Gaasbeek kan zich voorstellen dat moeders een enkele dag per week werken. Voor de afwisseling of om financiële redenen. „Als een vrouw een opleiding heeft gevolgd, kan ik me voorstellen dat ze het jammer vindt dat daar niets mee gebeurt.”
Anderzijds moeten vrouwen zich niet laten „meevoeren door de geest van de tijd”, zegt de moeder uit Soest. „We moeten wel eerlijk en alert blijven. Vaak wordt gezegd: Het kan allemaal best, een of twee dagen per week. Maar als je bijvoorbeeld als parttime docent werkt, komt er meer bij kijken. Je gaat bijvoorbeeld mee met een personeelsuitje. Daardoor kan het gebeuren dat het huishoudelijk werk naar de avond verschuift. Dan is er geen tijd om bijvoorbeeld de repetitie van je kind te overhoren. Ik merk het ook bij mezelf. Als ik een dag moet werken, is er toch meer onrust thuis. Normaal sta ik om tien voor halfacht op, maar als ik op school moet werken, dan moeten we er met z’n allen wat eerder uit. Niet dat het zo dramatisch is, maar er ontstaat wel meer jacht.”
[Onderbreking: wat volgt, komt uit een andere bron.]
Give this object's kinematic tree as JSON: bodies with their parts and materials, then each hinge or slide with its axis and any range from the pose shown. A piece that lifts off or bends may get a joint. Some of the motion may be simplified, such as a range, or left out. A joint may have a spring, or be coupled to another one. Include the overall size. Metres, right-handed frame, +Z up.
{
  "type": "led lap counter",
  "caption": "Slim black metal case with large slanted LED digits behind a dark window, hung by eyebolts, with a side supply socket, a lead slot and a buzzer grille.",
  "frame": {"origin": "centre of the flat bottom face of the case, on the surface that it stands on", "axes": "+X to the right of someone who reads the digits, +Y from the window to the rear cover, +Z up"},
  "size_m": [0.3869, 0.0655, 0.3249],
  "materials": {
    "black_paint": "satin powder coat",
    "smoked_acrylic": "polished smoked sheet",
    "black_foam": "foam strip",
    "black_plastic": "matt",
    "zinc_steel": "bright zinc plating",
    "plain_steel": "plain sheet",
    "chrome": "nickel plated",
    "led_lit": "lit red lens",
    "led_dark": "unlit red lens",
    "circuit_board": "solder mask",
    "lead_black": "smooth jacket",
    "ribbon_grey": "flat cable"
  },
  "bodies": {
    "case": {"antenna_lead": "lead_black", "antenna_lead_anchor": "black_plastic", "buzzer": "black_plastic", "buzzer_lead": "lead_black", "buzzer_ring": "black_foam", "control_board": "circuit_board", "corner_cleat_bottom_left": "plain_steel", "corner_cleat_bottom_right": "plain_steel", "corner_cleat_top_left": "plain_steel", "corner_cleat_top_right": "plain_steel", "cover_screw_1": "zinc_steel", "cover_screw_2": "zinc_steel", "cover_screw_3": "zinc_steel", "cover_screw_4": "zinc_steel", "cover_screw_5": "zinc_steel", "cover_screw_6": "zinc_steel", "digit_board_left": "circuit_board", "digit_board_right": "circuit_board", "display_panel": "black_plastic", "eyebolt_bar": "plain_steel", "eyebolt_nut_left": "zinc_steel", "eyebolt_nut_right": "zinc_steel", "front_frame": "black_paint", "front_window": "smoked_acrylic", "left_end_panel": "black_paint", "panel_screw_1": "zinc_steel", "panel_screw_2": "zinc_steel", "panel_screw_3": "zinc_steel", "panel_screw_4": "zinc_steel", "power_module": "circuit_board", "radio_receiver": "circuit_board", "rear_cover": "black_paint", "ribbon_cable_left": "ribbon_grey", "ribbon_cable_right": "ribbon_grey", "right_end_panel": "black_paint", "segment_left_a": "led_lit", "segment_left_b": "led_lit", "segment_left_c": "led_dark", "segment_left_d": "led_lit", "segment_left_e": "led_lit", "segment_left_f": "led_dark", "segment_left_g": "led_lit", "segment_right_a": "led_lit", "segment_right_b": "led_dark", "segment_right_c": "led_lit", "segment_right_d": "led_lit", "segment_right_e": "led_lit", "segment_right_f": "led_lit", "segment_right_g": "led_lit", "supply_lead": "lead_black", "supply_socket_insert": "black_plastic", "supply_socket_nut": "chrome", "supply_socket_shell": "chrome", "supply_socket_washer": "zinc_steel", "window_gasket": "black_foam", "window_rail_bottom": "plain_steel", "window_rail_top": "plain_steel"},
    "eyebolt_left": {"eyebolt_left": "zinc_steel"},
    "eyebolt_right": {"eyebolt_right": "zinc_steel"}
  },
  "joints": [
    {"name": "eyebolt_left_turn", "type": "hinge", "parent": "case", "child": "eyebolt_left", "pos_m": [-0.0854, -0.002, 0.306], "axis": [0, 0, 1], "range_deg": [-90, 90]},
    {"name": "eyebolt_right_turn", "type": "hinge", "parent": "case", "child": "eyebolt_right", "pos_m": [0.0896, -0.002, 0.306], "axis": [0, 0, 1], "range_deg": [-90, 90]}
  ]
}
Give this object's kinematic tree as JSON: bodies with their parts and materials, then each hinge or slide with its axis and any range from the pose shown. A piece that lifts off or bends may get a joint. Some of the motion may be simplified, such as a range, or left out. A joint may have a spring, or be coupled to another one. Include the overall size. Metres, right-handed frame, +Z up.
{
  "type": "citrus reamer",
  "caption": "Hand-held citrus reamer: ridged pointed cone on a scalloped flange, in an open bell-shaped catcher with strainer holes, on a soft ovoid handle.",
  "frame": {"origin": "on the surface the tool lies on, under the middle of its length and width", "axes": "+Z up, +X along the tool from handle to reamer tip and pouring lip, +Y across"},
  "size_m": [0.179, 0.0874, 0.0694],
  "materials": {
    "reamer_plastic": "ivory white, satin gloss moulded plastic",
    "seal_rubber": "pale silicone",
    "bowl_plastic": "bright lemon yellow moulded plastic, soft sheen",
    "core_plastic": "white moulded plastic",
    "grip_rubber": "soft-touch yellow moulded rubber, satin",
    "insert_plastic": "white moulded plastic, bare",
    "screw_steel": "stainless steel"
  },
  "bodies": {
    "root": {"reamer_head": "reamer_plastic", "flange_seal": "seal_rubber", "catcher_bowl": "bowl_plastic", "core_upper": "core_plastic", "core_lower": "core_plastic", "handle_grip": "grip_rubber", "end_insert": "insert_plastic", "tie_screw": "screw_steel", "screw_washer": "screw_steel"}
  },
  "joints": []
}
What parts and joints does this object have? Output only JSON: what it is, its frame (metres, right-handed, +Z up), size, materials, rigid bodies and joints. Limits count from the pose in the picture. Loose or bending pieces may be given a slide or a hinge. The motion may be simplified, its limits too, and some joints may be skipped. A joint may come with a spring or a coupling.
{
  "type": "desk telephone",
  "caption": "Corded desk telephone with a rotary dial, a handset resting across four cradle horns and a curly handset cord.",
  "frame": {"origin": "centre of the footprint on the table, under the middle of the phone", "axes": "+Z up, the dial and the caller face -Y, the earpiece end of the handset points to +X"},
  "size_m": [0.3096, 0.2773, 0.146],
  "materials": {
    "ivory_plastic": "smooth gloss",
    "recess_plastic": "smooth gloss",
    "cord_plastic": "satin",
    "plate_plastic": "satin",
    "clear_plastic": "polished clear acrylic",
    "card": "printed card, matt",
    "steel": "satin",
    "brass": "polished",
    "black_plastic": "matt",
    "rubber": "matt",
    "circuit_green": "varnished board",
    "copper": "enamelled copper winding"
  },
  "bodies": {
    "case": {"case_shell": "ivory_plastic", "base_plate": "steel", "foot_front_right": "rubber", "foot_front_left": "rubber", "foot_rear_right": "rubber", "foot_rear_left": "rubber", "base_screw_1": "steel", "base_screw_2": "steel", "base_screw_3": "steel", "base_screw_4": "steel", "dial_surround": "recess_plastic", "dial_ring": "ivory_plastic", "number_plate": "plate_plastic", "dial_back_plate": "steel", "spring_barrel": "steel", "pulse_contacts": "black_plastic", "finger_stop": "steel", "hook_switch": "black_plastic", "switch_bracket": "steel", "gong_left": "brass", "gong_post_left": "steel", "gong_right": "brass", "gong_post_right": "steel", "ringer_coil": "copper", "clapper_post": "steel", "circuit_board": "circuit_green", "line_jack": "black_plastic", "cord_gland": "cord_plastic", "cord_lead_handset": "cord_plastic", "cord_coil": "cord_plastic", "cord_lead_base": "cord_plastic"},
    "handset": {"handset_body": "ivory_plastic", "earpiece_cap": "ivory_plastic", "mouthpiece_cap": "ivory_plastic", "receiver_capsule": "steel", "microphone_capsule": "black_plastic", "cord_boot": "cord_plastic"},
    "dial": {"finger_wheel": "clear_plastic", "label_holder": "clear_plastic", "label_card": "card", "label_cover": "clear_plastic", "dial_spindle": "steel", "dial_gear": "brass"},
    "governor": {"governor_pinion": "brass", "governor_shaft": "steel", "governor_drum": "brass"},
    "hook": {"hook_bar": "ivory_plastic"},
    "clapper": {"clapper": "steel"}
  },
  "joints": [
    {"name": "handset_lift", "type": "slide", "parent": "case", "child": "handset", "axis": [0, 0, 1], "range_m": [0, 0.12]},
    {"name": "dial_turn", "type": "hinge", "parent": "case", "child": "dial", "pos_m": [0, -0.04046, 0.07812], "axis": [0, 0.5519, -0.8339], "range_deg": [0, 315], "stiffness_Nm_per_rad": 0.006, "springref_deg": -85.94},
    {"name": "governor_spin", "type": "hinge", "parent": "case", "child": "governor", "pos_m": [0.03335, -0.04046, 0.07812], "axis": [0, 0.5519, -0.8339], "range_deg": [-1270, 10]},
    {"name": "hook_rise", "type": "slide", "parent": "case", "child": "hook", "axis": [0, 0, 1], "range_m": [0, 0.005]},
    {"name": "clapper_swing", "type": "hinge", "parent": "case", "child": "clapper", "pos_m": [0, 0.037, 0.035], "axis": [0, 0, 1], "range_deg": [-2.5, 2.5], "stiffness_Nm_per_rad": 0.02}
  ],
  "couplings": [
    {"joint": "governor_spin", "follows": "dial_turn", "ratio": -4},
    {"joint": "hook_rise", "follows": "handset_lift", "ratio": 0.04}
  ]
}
Toen de jongste drie was, is ze twee middagen gaan werken op de basisschool van haar man, op een paar minuten fietsen van huis. Ook is ze sinds 2003 is ’s maandags actief als vrijwilliger in een inloophuis in Amersfoort. „Het vrijwilligerswerk vind ik heerlijk. Dat zou ik niet meer willen missen. Je bent dan even een dag buiten het reformatorische kringetje. Anders loop je het gevaar dat je altijd over school en altijd over dezelfde mensen praat.”